▶ _WHAT TO PRODUCE_:
Keep only those lines of the records that include the string "object".

▶ _EXTRACTED INFORMATION_:
--
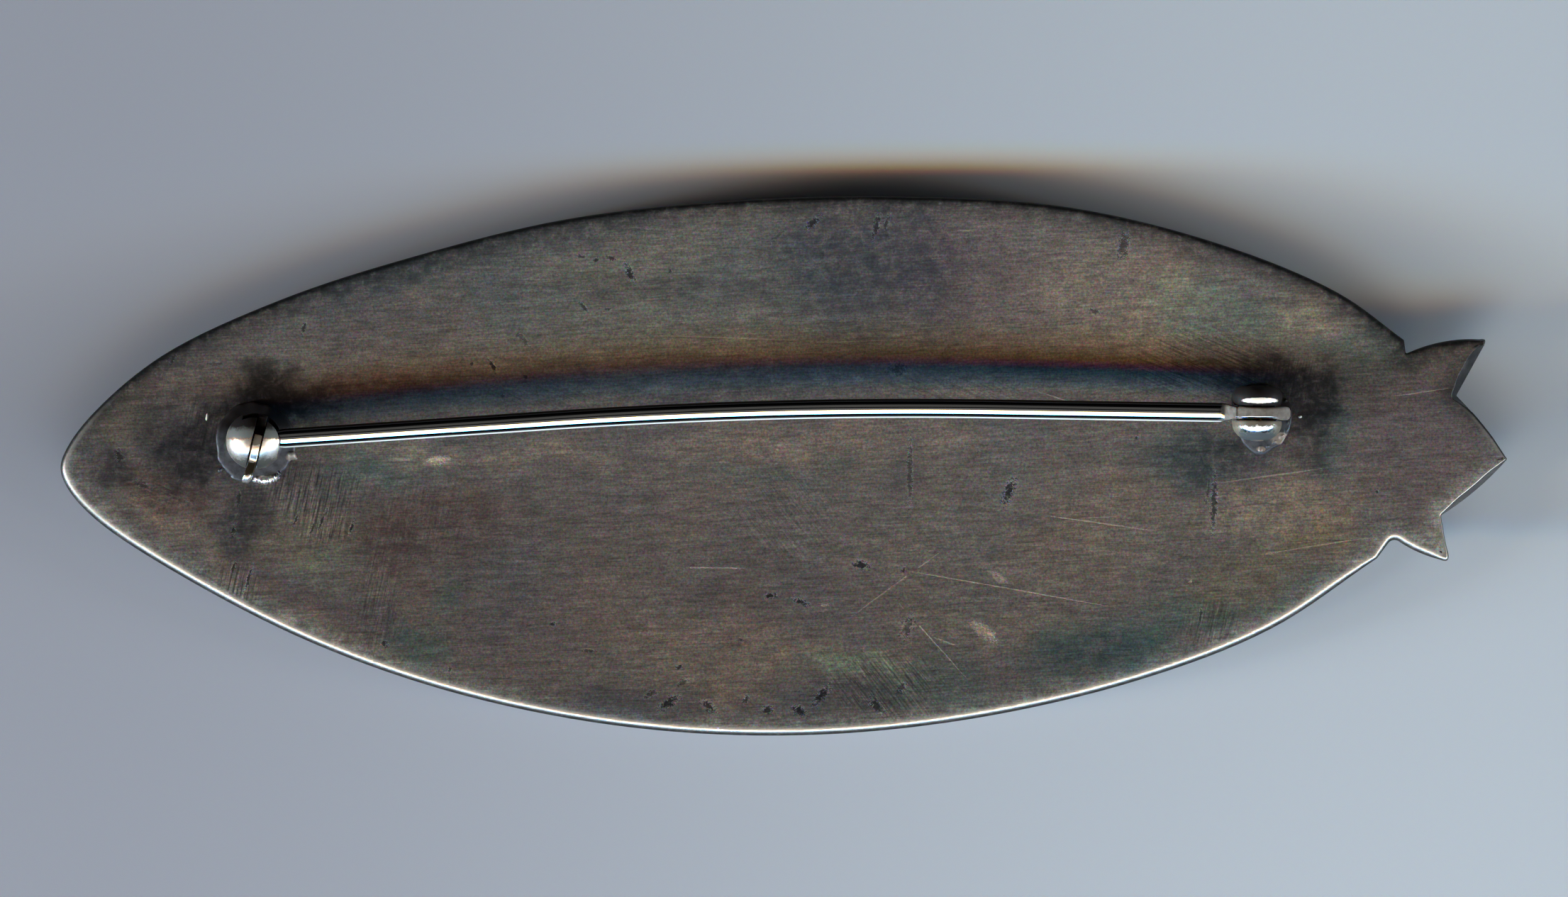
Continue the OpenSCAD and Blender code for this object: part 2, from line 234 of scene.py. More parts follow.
--
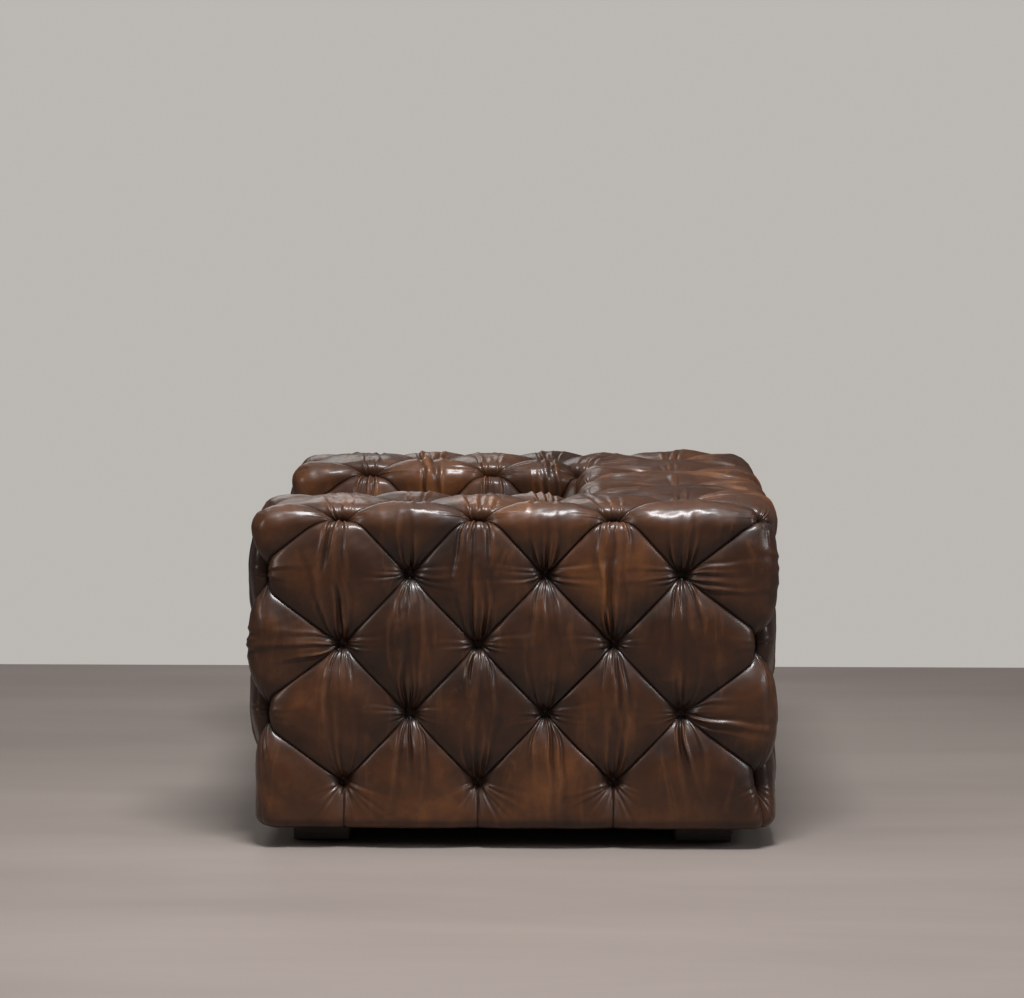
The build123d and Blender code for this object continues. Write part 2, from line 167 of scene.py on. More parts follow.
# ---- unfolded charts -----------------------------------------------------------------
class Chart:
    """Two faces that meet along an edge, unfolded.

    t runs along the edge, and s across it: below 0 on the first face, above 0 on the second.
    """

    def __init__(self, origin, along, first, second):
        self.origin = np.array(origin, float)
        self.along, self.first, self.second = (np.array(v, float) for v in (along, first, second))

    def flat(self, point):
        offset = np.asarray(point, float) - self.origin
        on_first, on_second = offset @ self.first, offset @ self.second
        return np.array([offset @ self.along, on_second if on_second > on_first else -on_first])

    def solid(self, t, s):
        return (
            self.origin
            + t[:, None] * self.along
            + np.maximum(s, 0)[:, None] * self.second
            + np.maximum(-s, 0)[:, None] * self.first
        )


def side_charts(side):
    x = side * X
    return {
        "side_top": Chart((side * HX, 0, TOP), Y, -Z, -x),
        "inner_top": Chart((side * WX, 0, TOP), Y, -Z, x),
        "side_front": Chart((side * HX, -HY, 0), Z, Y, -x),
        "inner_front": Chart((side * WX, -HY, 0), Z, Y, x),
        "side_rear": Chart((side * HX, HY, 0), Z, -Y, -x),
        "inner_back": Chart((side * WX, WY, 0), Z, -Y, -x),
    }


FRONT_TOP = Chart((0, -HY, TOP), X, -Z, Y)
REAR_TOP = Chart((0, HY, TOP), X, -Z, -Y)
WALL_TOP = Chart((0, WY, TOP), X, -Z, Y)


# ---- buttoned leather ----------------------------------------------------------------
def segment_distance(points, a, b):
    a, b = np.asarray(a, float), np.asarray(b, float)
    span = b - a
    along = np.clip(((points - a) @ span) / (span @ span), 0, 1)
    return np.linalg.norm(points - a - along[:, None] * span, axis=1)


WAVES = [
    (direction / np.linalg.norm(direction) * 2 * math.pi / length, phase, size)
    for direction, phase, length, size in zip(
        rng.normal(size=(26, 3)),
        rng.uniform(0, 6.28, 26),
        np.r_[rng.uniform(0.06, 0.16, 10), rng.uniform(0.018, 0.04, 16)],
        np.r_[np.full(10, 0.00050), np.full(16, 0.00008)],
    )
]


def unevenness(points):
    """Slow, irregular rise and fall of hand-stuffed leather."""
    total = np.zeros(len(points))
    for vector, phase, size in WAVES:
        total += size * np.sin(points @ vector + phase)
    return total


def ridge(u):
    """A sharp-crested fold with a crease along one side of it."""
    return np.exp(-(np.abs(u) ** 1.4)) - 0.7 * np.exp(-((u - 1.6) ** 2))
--
▶ _OUTPUT FOR THIS TASK_:
Continue the OpenSCAD and Blender code for this object: part 2, from line 234 of scene.py. More parts follow.
The build123d and Blender code for this object continues. Write part 2, from line 167 of scene.py on. More parts follow.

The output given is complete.